There are CPAN modules and Rack middleware that do similar things and
no doubt other software too.


Re: Vary:User-Agent, best practices, and making the web faster.

2011-06-04 Thread Joshua Marantz
On Sat, Jun 4, 2011 at 7:58 PM, Ben Noordhuis  wrote:

>  > And I still don't understand how that relates to Vary:User-Agent.
>  What's
> > really at issue here seems more related to proxies; is that right?  That
> > proxies were not respecting Accept-Encoding, but sending gzipped content
> to
> > browsers that did not want it?  Is that still a problem?  Which proxies
> were
> > broken?  Are they still broken?
>
> Some popular OSS packages depend on Vary: User-Agent to make
> downstream proxies (reverse or forward) do the right thing.
>

I'm pretty interested in deconstructing this further.  Can you be more
specific?   Which OSS packages?  Under what scenario would a proxy do the
wrong thing in the absence of Vary:User-Agent (other than, obviously, when
the content actually varies based on user-agent)?

> And, while I understand the reluctance to help me figure out from our
> module
> > what values were passed to SetEnvIfNoCase and Header, I would like to see
> > whether there's agreement that the Apache 2.2 docs for mod_deflate are no
> > longer appropriate -- and in fact harmful.
>
> I've been mulling it over for 10 minutes and I can't decide. It's
> harmful because it leads to a proliferation of cached objects (bad)
>

I think that at least some proxies would likely decide to simply *not* cache
in the presence of vary:user-agent, rather than explode their caches.  That
makes the web slower.  But, Varnish, in particular, will explode its cache:
 http://www.varnish-cache.org/docs/trunk/tutorial/vary.html.  I believe that
will also make the web slower, because the hit-rate will suffer and they'll
be less room the cache for differentiated content.


> but removing it from the documentation will break things for someone
> somewhere (also bad).
>

I'm trying to get a handle on exactly what would break, and for whom :)

-Josh


Re: Vary:User-Agent, best practices, and making the web faster.
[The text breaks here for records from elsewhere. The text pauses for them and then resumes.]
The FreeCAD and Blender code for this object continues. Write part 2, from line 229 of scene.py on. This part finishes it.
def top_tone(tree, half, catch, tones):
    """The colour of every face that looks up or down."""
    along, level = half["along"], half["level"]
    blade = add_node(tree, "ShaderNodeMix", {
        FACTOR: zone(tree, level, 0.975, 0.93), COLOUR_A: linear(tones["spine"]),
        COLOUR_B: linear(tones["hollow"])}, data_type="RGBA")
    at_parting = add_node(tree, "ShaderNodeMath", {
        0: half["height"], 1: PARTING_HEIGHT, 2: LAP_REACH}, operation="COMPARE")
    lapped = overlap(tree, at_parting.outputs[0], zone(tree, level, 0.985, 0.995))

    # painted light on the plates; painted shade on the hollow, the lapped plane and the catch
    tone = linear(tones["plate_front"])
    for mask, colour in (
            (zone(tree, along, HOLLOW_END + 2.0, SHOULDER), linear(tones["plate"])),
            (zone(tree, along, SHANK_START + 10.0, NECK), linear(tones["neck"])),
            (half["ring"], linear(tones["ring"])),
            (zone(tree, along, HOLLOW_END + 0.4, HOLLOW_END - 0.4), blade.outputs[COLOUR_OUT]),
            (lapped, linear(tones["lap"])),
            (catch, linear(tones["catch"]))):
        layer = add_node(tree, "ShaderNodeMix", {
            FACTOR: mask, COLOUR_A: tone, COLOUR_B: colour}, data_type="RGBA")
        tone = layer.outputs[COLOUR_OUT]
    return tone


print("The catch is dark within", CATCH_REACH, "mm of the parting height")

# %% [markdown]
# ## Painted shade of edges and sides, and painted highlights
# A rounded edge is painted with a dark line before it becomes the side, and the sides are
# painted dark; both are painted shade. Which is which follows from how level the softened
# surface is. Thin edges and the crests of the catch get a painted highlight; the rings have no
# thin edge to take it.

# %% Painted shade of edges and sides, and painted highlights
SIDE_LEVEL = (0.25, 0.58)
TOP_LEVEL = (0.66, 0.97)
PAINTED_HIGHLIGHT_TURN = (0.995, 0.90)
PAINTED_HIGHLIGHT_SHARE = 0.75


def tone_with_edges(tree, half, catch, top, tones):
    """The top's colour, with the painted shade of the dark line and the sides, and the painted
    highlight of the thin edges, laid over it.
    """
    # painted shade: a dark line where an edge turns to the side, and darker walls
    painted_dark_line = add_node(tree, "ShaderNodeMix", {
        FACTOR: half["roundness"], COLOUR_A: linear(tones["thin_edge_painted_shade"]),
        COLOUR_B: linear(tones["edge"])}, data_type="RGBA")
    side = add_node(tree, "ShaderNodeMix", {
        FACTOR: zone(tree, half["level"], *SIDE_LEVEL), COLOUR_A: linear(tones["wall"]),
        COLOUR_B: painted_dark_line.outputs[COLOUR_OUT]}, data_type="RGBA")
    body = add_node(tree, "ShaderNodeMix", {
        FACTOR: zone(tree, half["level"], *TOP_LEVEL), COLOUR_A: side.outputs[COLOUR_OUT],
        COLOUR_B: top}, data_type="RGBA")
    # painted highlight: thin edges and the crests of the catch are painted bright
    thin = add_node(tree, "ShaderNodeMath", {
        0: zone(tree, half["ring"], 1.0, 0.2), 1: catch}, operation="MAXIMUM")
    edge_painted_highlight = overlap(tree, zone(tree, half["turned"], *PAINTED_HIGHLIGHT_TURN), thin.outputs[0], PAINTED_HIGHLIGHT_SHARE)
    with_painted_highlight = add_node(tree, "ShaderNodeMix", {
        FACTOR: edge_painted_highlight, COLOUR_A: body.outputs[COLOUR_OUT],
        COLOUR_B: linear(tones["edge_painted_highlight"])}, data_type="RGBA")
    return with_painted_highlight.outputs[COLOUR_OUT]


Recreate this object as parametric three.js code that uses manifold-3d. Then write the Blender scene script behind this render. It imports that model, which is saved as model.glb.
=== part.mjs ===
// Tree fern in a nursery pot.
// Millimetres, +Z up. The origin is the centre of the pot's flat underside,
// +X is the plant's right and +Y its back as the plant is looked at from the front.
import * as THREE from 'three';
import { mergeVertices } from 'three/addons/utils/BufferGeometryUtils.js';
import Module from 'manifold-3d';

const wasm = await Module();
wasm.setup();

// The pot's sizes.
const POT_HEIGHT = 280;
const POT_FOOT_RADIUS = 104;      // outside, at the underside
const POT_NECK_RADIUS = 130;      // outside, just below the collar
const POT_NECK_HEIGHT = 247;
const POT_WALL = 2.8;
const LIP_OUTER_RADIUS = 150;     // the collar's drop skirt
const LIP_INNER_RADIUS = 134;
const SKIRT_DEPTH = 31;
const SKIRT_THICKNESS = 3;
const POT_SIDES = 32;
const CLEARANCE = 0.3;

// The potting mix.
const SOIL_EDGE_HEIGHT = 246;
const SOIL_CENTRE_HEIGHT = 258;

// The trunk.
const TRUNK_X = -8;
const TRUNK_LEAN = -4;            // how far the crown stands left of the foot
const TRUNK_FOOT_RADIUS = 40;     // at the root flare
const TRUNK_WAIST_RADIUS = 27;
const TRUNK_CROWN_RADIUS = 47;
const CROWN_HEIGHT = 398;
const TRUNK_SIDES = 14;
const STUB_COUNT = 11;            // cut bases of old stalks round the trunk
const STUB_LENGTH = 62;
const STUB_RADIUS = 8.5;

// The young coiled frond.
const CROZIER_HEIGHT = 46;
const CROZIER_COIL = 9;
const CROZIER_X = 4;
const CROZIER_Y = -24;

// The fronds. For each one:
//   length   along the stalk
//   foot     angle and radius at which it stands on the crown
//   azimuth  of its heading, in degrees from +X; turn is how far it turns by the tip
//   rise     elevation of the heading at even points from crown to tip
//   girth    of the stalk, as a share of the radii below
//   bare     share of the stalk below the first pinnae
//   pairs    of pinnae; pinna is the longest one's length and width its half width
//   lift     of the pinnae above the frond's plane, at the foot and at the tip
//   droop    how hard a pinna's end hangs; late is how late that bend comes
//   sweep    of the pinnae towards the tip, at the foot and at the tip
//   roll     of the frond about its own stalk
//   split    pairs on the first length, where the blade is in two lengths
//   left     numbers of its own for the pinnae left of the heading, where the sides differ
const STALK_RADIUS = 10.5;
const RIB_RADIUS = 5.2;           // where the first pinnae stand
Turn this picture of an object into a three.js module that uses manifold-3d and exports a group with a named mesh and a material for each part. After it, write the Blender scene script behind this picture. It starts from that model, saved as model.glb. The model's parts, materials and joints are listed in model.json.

2011-06-04 Thread Ben Noordhuis
On Sun, Jun 5, 2011 at 00:34, Joshua Marantz  wrote:
> It was with some reluctance that I brought this up.  It occurs to me that
> this idea propagates the sort of spec violations that led to this issue
> (inappropriate user of Vary:User-Agent) in the first place.   However, I'm
> trying to figure out how to improve compliance to support legitimate uses of
> Vary:User-Agent without causing mod_pagespeed to become significantly less
> ineffective across a broad range of sites.
>
> We have found that putting complaints in Apache logs mostly causes disks to
> fill and servers to crash -- although that does get it noticed :).  The
> problem, put another way, is that mod_pagespeed cannot distinguish
> legitimate uses of Vary:User-Agent, so it really has no business complaining
> in logs.  Complaining in docs is fine; but some existing mod_pagespeed users
> that simply type "sudo yum update" will later notice a performance-drop and
> may not consult the docs to figure out why.
>
> I'm also trying to grok the first response from Eric:
>
> It's because of the other (dated) canned exceptions that set/unset
> no-gzip/gzip-only-text/html based on the User-Agent, to second-guess
> browsers that send AE:gzip but can't properly deal with it.
>
>
> Going backwards:  which browsers send AE:gzip but can't properly deal with
> it?   Does IE6 have that issue or is it only true of IE5?   I know that IE6
> has had issues with compression in the past but they appear to be addressed
> by patches issued by Microsoft four and a half years ago:
> http://support.microsoft.com/default.aspx?scid=kb;en-us;Q312496.  Moreover
> IE6 is shrinking in market
> share(~
> 10%) and IE5 does not appear in the pie-chart at all.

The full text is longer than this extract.